Чувство дружбы, потребность единения были настолько сильны, что Константин решил составить небольшое "юношеское товарищество". Курс, на котором учился Аксаков, не блистал яркими личностями; выбор Константина пал на четырех человек, "более других имевших умственные интересы"; это были А. П. Белецкий, Г. Теплов, М. Сомин и Дмитрий Топорнин.

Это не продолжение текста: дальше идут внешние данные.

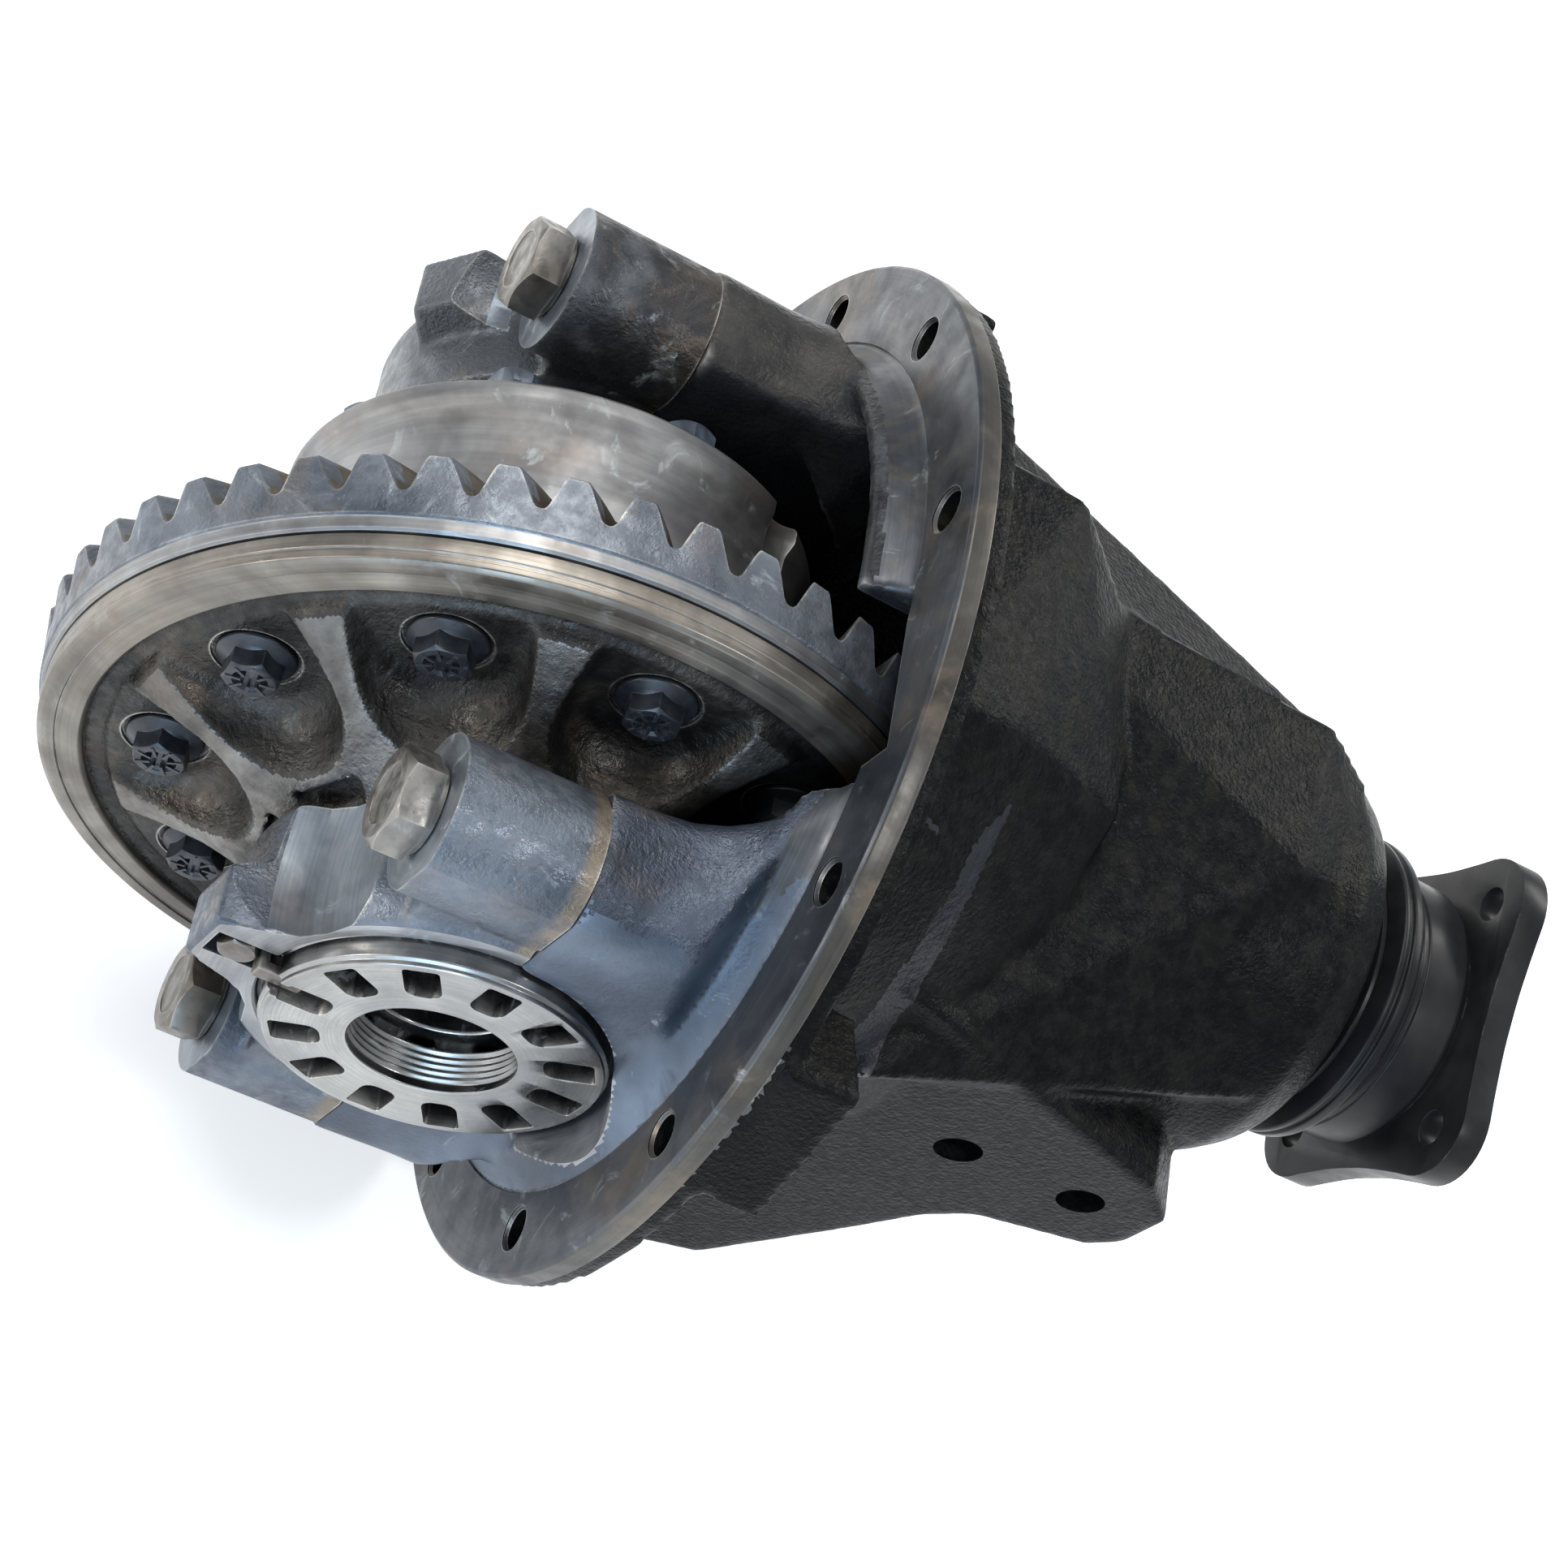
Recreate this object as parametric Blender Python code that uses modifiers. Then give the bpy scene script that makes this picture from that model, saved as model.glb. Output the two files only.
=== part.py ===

В напутствие дружескому союзу Константин сочинил стихи; в них было все то, чем поэтическая фантазия украшала дружбу: и приглашение сесть в один "челнок", и грозящие гибелью "валы", и "седые водные громады", и заключительный призыв:
Друзья, прочь страх! Давайте руки!
И сядем на челне одном.
И веселее без разлуки
Мы море жизни проплывем.
Выполнить это пожелание – вместе проплыть "море жизни" – Аксакову не довелось. Друзья его оказались довольно заурядными людьми (может быть, за исключением Белецкого), след их вскоре потерялся. Но зато один из них, Дмитрий Топорнин, познакомил Аксакова со Станкевичем. "Юношеское товарищество" сыграло в жизни Константина промежуточную роль, примерно такую же, как друзья по "номеру" – в жизни Белинского.
Когда Аксаков вошел в кружок, Станкевич был уже на втором курсе. Облик, занятия, основное направление кружка уже наметились. Друзья отнеслись к новому товарищу с интересом, но критично. Ведь Константин принес с собою в кружок свои воззрения, свой склад мыслей и чувств, сложившихся еще в лоне патриархальной помещичьей усадьбы.
Все это находило отражение в поэтическом творчестве Константина Аксакова. Его тревожили воспоминания детства: могучий разлив рек, необозримость полей, шум леса: "О, сколько он теперь наводит Мне грустных и приятных дум…". В стихах Аксакова мелькают очертания "наших древних соборов". Возникает образ великой русской реки: "Я из-за Волги, из-за бурной. Лелеясь на ее струях, Видал я часто свод лазурный, Потопленный в ее водах…".
Вспоминаются Аксакову и труд крестьянина, и "песни сельской девы" над его колыбелью – "И эти звуки заронились глубоко в памяти моей".